Über ihre beruflichen Anfänge in Westberlin meinte sie: „Die Arbeit war todlangweilig. Wir produzierten Röcke. Ich bekam beispielsweise ein Schnittmuster und musste etwa fünfzig Varianten anfertigen: mal mit einer anderen Tasche, mal mit einem anderem Knopf oder Verschluss etc.“[8] Unwillkürlich stellte sie auch Vergleiche an: „Zum ersten Mal konnte ich am Beispiel dieser Firma den ökonomischen Unterschied beider Systeme beobachten. Hier ging es um Gewinn bei einem minimalen finanziellen Einsatz. Im kommunistischen Polen war die Mode eine Art Witz, eine Betätigung jenseits der Vernunft. Hier musste man mindestens zwanzig Entwürfe täglich anfertigen, dort – ein Dutzend im Monat“[9]. Dabei wurde die Kreativität nicht gefragt, viel mehr lediglich „Geschick und Geschmack“, wie das Arbeitszeugnis des „Rockspezialisten“ belegt.
Ob es auch an dieser Enttäuschung lag, dass sie sich als Künstlerin profilieren wollte?
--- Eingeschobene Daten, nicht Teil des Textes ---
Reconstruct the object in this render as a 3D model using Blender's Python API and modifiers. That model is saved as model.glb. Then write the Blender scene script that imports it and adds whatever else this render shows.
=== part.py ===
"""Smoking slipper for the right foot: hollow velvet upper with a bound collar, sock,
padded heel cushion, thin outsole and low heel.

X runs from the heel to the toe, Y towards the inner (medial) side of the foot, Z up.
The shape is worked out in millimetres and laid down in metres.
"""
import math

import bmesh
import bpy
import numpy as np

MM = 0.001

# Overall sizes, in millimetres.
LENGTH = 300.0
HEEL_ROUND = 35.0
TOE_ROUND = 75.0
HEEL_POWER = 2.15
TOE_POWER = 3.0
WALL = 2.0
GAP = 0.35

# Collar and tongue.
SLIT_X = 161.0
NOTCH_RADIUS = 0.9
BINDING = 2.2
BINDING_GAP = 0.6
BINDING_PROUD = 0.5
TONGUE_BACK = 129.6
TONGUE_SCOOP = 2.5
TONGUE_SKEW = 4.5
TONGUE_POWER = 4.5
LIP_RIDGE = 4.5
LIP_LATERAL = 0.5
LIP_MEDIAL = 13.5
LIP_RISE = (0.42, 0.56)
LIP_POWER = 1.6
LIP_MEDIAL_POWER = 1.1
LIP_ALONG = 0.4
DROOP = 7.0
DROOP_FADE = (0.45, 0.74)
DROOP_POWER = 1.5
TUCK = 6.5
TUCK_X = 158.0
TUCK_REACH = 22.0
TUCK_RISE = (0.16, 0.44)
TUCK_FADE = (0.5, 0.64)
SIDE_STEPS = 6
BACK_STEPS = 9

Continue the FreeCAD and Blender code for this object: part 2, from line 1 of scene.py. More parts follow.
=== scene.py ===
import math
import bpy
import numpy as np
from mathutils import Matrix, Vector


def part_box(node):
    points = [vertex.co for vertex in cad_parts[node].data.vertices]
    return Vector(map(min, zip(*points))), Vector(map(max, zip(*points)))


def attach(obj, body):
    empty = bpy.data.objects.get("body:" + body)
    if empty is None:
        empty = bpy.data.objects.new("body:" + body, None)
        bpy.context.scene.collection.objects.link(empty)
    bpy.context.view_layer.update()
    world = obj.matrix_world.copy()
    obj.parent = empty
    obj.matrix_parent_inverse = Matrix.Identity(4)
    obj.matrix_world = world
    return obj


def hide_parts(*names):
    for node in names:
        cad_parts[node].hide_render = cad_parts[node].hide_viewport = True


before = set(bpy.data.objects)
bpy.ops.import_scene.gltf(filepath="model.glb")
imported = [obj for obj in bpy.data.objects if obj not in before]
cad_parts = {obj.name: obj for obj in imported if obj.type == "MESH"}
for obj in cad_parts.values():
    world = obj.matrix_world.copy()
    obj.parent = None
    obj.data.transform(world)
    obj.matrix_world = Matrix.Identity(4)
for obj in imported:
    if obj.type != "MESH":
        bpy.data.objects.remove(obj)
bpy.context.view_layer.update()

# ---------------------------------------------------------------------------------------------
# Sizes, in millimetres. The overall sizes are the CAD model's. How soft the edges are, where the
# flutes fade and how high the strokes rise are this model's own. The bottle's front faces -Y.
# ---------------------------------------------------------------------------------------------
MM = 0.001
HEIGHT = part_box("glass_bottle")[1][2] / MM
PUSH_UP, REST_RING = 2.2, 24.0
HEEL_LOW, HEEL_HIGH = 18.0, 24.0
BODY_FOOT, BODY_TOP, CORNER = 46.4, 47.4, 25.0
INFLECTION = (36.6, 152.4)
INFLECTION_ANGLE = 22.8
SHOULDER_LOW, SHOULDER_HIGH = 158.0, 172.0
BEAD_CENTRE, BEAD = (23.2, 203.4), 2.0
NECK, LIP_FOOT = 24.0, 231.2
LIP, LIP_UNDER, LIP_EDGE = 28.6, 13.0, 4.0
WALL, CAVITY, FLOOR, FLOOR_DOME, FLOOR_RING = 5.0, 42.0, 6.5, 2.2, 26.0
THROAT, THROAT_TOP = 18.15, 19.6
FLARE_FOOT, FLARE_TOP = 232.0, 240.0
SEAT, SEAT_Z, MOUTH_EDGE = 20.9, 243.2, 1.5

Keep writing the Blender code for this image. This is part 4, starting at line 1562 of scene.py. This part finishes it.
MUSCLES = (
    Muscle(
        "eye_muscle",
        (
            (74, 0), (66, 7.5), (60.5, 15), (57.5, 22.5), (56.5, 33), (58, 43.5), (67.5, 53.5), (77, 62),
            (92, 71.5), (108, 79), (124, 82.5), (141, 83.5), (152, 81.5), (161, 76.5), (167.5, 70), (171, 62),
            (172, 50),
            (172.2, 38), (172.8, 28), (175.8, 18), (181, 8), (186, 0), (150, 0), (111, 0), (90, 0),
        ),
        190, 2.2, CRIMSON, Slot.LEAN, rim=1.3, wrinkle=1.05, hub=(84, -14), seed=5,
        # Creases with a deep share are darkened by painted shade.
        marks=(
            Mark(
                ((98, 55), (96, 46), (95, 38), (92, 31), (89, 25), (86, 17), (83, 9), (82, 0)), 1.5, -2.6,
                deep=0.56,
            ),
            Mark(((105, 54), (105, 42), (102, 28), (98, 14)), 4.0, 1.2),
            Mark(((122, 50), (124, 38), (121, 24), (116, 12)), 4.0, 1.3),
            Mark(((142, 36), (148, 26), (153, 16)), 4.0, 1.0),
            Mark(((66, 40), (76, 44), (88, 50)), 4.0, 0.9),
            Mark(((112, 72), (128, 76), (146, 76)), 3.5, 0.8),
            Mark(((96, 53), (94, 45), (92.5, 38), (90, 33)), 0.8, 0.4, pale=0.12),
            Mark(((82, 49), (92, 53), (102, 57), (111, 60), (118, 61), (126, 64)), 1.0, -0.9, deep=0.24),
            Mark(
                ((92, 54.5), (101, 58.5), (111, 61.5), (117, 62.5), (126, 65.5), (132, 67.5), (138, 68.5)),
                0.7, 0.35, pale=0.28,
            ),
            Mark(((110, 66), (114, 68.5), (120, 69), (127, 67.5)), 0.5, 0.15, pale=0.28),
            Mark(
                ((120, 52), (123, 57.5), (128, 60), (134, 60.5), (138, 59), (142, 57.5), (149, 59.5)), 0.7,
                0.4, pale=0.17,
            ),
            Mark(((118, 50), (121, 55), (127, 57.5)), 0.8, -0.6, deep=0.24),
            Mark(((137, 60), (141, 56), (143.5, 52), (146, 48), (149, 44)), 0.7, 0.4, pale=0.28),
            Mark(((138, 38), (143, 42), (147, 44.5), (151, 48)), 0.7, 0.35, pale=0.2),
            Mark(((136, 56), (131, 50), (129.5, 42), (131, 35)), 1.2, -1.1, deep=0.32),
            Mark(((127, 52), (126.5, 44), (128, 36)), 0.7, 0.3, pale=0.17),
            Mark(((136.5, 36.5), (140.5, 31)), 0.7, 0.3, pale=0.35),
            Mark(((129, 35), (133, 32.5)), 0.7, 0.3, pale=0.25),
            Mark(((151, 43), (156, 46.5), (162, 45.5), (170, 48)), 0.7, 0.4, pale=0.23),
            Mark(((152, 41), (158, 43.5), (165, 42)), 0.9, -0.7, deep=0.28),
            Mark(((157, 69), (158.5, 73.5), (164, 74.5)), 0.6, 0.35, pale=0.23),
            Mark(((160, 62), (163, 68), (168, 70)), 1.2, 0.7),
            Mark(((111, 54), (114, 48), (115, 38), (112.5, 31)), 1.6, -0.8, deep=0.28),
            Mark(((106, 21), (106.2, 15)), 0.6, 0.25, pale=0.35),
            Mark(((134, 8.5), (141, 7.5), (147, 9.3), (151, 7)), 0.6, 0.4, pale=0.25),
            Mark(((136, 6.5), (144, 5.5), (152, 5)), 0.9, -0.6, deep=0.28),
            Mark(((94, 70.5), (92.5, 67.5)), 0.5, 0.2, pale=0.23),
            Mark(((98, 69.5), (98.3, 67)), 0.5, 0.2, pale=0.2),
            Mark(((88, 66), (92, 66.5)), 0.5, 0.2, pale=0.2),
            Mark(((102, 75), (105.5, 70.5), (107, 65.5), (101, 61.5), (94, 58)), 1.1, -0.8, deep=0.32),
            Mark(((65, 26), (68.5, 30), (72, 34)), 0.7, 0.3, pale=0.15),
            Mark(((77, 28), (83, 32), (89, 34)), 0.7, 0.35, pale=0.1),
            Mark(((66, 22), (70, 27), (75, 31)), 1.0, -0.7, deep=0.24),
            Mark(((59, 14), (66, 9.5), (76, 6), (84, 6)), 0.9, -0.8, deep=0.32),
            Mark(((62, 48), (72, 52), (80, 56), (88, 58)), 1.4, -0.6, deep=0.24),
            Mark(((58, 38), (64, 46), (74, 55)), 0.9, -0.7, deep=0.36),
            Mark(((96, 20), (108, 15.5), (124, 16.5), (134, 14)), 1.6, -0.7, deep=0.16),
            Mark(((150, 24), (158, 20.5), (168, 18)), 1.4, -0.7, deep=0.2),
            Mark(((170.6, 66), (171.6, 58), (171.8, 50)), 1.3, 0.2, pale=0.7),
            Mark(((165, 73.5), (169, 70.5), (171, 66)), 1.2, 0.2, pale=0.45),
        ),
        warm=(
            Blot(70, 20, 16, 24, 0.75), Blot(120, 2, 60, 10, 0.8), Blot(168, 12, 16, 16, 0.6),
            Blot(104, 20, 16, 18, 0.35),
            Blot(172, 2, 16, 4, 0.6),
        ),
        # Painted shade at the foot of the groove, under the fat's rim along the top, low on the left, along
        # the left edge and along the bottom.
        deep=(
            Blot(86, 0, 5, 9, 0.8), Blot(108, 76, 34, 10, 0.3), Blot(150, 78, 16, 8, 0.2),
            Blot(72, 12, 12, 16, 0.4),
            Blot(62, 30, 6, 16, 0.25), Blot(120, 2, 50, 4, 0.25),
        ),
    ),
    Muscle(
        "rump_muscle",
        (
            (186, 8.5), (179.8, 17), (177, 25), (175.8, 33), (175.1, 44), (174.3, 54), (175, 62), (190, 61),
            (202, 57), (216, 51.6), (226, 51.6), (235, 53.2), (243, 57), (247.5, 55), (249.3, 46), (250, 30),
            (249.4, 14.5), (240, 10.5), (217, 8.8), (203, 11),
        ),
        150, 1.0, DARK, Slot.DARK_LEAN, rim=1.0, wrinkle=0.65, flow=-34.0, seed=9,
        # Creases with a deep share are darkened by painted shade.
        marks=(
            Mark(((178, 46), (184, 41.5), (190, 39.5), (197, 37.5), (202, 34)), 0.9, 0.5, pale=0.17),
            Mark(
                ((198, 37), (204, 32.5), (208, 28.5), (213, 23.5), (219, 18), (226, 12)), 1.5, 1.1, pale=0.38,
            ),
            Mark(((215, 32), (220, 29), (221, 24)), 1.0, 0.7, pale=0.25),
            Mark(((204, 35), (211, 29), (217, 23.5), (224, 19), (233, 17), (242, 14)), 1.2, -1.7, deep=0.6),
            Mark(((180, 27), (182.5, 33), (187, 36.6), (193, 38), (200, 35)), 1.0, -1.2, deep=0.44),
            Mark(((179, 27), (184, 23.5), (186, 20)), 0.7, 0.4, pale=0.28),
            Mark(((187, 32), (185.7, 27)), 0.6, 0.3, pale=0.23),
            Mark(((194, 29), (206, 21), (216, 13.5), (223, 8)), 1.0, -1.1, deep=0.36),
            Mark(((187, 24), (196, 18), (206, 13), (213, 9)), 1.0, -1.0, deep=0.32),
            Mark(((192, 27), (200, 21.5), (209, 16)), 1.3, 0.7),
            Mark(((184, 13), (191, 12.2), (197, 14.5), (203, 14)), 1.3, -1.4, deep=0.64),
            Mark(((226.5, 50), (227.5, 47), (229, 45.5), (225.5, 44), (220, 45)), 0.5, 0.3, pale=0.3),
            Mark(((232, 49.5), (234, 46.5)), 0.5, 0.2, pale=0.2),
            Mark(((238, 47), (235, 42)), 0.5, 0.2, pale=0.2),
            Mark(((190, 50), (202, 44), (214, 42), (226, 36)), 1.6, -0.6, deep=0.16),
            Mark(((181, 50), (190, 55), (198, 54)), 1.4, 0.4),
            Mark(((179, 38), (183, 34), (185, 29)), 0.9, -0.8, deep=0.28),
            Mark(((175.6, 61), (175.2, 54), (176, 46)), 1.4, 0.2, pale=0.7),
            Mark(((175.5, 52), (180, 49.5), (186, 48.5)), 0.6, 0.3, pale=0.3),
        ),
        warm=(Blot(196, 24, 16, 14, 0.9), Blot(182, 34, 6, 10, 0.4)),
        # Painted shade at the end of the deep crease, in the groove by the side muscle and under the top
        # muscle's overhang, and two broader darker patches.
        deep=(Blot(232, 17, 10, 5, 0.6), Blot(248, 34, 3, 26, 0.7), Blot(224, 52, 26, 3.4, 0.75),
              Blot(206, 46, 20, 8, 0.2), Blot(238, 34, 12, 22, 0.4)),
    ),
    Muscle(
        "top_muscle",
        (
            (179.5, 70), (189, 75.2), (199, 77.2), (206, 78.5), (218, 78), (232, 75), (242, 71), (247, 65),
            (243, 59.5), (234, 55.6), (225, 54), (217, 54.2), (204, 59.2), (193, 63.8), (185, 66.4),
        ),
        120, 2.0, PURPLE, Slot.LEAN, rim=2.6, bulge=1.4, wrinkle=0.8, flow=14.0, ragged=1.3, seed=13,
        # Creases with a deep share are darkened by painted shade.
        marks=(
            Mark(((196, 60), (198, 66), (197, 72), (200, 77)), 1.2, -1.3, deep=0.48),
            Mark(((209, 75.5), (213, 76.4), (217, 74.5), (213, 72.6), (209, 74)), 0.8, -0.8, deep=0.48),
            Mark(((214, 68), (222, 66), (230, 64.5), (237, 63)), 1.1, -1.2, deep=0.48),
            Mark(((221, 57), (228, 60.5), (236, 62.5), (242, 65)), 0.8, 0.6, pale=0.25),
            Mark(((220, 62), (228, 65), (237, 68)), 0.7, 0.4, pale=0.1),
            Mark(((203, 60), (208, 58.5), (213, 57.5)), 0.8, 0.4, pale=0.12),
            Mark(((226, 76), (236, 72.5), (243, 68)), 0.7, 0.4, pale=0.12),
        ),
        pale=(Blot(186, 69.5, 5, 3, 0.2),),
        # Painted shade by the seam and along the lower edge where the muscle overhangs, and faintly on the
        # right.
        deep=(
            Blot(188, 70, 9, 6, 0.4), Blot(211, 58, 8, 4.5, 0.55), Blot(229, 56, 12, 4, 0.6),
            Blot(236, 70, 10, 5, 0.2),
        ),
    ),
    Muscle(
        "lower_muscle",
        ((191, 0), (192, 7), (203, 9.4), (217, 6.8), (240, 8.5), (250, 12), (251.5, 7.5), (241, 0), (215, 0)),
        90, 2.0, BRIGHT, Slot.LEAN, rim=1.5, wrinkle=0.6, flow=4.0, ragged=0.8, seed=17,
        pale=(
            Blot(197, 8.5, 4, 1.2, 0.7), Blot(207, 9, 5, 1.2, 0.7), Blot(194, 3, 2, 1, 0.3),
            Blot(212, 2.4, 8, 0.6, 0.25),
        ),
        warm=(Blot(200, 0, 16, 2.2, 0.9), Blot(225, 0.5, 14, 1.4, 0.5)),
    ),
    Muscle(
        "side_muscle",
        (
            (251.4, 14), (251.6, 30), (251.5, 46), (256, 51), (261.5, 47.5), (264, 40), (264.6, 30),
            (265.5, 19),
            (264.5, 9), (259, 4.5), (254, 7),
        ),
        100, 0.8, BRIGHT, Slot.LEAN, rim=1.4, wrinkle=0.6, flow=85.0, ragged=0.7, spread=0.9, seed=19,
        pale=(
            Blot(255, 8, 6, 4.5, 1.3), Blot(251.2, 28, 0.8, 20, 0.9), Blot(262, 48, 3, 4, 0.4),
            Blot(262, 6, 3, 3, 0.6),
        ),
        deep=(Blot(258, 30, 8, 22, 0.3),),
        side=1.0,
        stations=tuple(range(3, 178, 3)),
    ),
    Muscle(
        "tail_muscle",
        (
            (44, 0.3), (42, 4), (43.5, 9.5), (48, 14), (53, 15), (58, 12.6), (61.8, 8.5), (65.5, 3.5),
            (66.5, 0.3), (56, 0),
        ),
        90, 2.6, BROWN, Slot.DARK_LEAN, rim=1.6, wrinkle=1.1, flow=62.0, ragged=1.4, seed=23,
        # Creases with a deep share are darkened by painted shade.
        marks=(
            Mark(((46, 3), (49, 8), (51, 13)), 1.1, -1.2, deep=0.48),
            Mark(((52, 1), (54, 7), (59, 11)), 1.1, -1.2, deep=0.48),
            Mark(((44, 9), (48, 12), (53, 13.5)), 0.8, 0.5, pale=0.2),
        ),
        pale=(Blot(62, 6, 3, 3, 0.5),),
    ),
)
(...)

Die Fließbandarbeit mit Röcken hielt sie knapp ein halbes Jahr aus. Danach kamen mehrere Volkshochschulen, wo sie Vorträge über Mode und Inneneinrichtung hielt, bis sie schließlich eine Stelle als Dozentin für Graphik und visuelle Kommunikation an der Berufsschule des Berliner Lette-Vereins[10] fand. Nun war sie materiell abgesichert, hatte mehr Zeit und umso dringender wurde in ihr das Verlangen, sich als freie Künstlerin auszudrücken.
[5] Marcin Różyc, Teoria mody, in: Helena Bohle-Szacka. Lilka. Mosty / Die Brücken. Hrsg. M. Różyc, Białystok 2017, S. 65–73.
[6] Ebenda.
[7] Anna Hadrysiewicz, Rozdział berliński, in: Helena Bohle-Szacka. Lilka. Mosty / Die Brücken, Hrsg. M. Różyc, Białystok 2017, S. 219-236.
[8] Anna Hadrysiewicz, a.a.O.
[9] Ebenda.
[10] Für die Veranstaltung anlässlich ihres 90. Geburtstags am 28.2.2018 in der Topographie des Terrors bereitete eine Gruppe von Studierenden des Lette-Vereins einige Entwürfe für das Ankündigungsplakat vor; siehe Abb. 7.